Let me explain all the ways in which I felt embarrassed, even though it embarrasses me to say them. I felt embarrassed because I had let myself feel celebration and hope and joy, even though I now felt that I should have known better. I felt embarrassed that I had let everyone else know that a life as a mother to a live baby was something I desired. I felt embarrassed of my own certainty, which now felt foolish. I felt embarrassed that I would have to inform the world that what I desired was not going to be given to me, and that I had been let down. And I felt embarrassed of the embarrassment itself, as it centered my experience, and thus seemed selfish.
I’ve looked it up many
times online, and found bewildered postpartum people writing on forums, asking
why they felt embarrassed about losing their babies, asking whether anyone else
felt that way. I’ve found that the tendency of the responders in the comments
is usually to say You have nothing to be embarrassed about. This is
because most of the responders have babies who are alive. Grief is complicated.
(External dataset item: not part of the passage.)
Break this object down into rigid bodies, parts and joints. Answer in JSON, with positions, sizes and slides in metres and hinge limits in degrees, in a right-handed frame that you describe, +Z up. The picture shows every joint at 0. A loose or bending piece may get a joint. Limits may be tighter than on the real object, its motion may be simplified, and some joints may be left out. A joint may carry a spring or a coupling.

What you’re feeling is normal. I don’t believe you. (“Embarrassment”)
American poet and translator Niina Pollari’s second full-length poetry title, following Dead Horse (Birds, LLC, 2015), is the devastating Path of Totality (Soft Skull Press, 2022). “I need you // But I can’t talk right now // I know you understand,” the poem “At the Drowned Valley” opens. As the press release offers: “This collection is about the eviscerating loss of a child, the hope that precedes this crisis, and the suffering that follows.” Crafted as a loose memoir through poetry and prose, the pieces in Path of Totality are emotionally raw and powerful, examining and writing through an impossible grief. There is something reminiscent here of other recent writings on grief and trauma, whether Anne Boyer’s memoir of living with breast cancer, The Undying: Pain,Vulnerability, Mortality, Medicine, Art, Time, Dreams, Data, Exhaustion, Cancer, and Care (New York NY: Farrar, Straus and Giroux, 2019), Sarah Manguso’s memoir on her long-term illness, The Two Kinds of Decay (New York NY: Farrar, Straus and Giroux, 2008) [see my review of such here], or even Joyelle McSweeney’s own writing on the loss of a child, through the dual poetry collection Toxicon & Arachne (New York NY: Nightboat, 2020). Pollari writes through the contradictions and confusions of grief, how it unsettles, clarifies and distorts, writing it simultaneously sideways and straight on. “I wanted to write a true poem.” she writes, to open “There Is No Word.” “I started with a fact: She had soft hair. I know because I / touched my chin to it when I held her. // The truth is that when I held her, neither of us cried.” The ending of the two-page piece offers:
I walk through the body
of every day like an organism be-
ing born. Through the red gel and muck of the underbelly.
Through all the female pain.
I say I walk but in truth
there is no word for the locomotion
that I do.
The poems that make up Niina Pollari’s Path of Totality move through shock and sorrow, disbelief and grief, citing an anticipation that had suddenly, unbearably, gone dark. “All I have are facts and memories.” she writes, to open the prose poem “Facts and Memories.” “Facts are things that cannot be changed, and memories are impressions of a time when I did not yet know my own face contorted like this. // Facts are: Her weight and length. // Memories are: My loneliness. // After the fact, I invent a narrative. I see the story, its rising action, its fall. We all do this.” Throughout, Pollari works to plainly document her grieving as much as understand and work through it, moving through guilt, heartbreak, grace, silence and transformation. As the second section of the sequence “Animals” writes:
In human grief the cognitive response slows
As the human brain tries to understand the event
After an interruption to its sense of pattern
We always say I didn’t think things like this happened
The implication being to people
like us even though death
is the only fact
But crows do not have a
hard time acknowledging the fact
Instead they move right into righteous anger
Becoming agitated upon seeing other crows dead
And never forgetting the circumstances
There is such an emotional upendedness to her narratives, writing plainly and clearly of a variety of tasks through and around such a devastating loss, simultaneously dream-like, allowing the writing to display the impossibility of belief and feeling throughout. As the extended lyric “Hungry Ghost” writes: “The funeral director, my husband, and me // I ordered a small caffeine-free tea // I needed to order something // To pretend we were there // For a normal reason // On this day in October // Just days after my daughter // Came out of me not breathing [.]” This is a remarkable collection, one that pulls the threads of self and sorrow and remains, somehow, coherent throughout, and manages, despite the weight of such a sorrow, to reach a kind of solace; or at the very least, the beginnings of a way to continue forward. Towards the end of the collection, the prose sequence “Sunflower,” she writes:
I realize now that you came from the eclipse. You were sucked back into it when it was over, when our time together came to an end. You were beautiful and world-ending. You shocked me with your beauty, and I became so scared.
A blind spot burned into my retina. A permanent hole, like film chewed up by heat.
Sunflowers are sunny. Why wouldn’t that be.